#### [REQUIREMENT]
Begin at the line containing "clear_scene()" in the entries below and end at the line containing "bpy.context.scene.collection.objects.link(empty)"; transcribe that range exactly and nothing outside it.

#### [SUPPLIED ENTRIES]
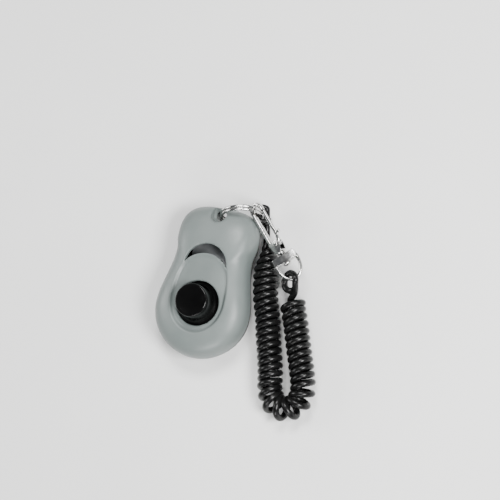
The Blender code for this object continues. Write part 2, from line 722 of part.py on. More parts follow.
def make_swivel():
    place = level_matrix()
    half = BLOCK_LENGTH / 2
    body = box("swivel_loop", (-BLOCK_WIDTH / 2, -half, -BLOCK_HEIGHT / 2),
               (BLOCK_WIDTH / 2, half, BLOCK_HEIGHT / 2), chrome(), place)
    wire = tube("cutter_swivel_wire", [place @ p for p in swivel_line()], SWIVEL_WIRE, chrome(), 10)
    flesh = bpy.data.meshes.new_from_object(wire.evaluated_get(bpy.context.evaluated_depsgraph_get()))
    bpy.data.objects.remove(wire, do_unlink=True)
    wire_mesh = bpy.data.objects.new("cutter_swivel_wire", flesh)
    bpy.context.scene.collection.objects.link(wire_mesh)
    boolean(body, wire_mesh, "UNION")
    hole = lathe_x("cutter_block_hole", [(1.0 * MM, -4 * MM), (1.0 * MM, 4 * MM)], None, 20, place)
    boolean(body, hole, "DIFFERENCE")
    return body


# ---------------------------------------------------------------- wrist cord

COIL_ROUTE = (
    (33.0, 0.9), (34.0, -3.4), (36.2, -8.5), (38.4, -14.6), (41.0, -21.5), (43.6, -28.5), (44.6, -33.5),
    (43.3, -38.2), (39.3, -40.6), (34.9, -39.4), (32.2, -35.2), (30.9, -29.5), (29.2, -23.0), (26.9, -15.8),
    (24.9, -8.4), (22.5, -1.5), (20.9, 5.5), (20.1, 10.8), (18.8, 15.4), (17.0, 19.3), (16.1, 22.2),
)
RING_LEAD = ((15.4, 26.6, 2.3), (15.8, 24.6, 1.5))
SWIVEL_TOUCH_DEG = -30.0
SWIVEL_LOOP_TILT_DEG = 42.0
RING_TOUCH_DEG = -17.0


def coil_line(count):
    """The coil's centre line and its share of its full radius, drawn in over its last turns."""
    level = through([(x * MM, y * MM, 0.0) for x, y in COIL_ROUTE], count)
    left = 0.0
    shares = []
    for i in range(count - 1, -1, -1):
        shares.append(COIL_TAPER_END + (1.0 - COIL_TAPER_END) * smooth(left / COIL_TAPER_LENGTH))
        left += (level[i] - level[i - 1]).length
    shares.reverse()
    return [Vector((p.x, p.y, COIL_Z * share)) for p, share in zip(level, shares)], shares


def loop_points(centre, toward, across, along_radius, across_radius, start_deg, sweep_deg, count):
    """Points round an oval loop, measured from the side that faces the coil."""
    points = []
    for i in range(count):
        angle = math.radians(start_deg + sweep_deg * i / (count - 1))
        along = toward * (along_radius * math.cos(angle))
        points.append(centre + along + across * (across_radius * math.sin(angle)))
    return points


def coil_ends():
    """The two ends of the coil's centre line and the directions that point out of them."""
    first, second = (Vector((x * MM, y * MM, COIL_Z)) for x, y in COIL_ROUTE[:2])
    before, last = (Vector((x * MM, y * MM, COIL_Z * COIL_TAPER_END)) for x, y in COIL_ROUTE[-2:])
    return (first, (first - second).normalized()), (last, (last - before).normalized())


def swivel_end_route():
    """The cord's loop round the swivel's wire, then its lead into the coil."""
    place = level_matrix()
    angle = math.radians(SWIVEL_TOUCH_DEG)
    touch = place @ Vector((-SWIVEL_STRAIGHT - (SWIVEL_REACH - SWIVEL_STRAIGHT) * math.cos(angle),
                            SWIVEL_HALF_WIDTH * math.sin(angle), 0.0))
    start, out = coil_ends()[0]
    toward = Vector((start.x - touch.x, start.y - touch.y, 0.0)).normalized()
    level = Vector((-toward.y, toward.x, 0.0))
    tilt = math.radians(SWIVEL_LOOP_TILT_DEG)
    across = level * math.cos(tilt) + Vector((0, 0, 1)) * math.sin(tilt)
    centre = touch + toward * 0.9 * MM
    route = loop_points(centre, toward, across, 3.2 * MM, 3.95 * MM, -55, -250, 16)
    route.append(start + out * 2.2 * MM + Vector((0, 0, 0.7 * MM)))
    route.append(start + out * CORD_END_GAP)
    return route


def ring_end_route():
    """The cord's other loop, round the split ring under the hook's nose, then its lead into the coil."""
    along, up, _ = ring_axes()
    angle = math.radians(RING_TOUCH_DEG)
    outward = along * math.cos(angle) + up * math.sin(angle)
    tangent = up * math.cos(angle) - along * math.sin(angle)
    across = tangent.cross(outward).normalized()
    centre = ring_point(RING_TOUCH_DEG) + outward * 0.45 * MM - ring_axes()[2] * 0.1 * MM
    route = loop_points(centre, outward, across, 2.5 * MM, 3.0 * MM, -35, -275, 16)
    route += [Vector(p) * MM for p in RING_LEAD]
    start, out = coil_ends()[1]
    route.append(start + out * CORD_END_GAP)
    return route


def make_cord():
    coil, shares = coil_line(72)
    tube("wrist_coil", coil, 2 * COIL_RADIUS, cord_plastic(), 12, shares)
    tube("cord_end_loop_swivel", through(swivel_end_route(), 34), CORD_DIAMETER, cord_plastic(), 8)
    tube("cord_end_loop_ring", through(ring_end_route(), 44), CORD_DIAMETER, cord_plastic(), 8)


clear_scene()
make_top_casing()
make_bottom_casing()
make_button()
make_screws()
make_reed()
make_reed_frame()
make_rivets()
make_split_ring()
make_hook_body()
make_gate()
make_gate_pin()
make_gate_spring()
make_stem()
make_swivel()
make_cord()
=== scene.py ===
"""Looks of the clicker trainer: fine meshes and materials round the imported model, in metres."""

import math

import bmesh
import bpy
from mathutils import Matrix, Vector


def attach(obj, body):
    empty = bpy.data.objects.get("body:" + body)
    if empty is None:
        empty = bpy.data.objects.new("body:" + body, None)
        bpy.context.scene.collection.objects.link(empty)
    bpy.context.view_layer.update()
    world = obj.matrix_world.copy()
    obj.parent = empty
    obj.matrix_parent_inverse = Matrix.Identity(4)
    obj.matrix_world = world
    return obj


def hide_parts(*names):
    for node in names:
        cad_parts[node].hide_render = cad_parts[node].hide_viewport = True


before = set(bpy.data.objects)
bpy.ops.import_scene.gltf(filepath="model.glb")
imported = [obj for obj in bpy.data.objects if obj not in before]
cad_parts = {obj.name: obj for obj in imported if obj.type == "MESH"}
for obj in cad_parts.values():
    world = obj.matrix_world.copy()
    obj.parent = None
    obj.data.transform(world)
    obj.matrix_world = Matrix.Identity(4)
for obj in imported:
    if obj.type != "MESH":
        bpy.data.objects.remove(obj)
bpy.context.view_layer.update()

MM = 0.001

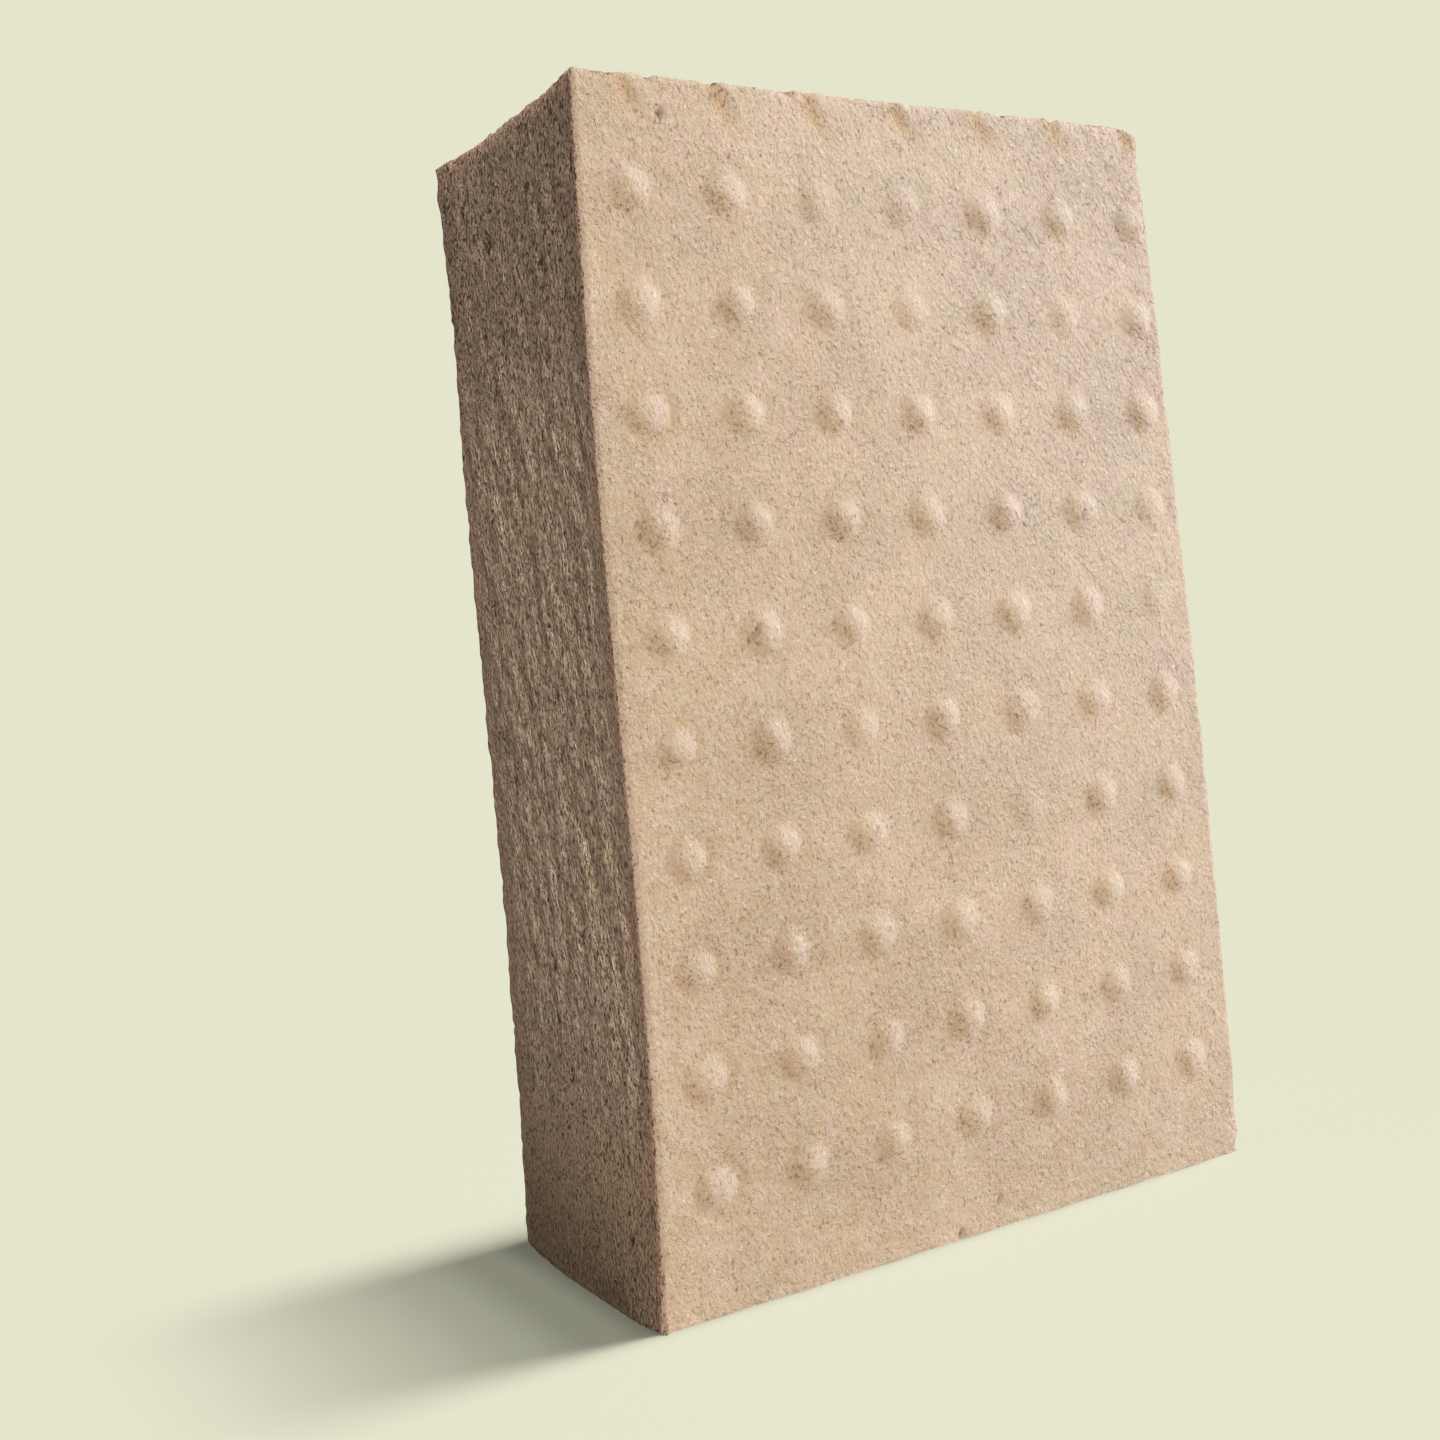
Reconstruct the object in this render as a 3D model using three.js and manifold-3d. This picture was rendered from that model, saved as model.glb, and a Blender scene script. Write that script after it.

#### [EXERCISE ANSWER]
clear_scene()
make_top_casing()
make_bottom_casing()
make_button()
make_screws()
make_reed()
make_reed_frame()
make_rivets()
make_split_ring()
make_hook_body()
make_gate()
make_gate_pin()
make_gate_spring()
make_stem()
make_swivel()
make_cord()
=== scene.py ===
"""Looks of the clicker trainer: fine meshes and materials round the imported model, in metres."""

import math

import bmesh
import bpy
from mathutils import Matrix, Vector


def attach(obj, body):
    empty = bpy.data.objects.get("body:" + body)
    if empty is None:
        empty = bpy.data.objects.new("body:" + body, None)
        bpy.context.scene.collection.objects.link(empty)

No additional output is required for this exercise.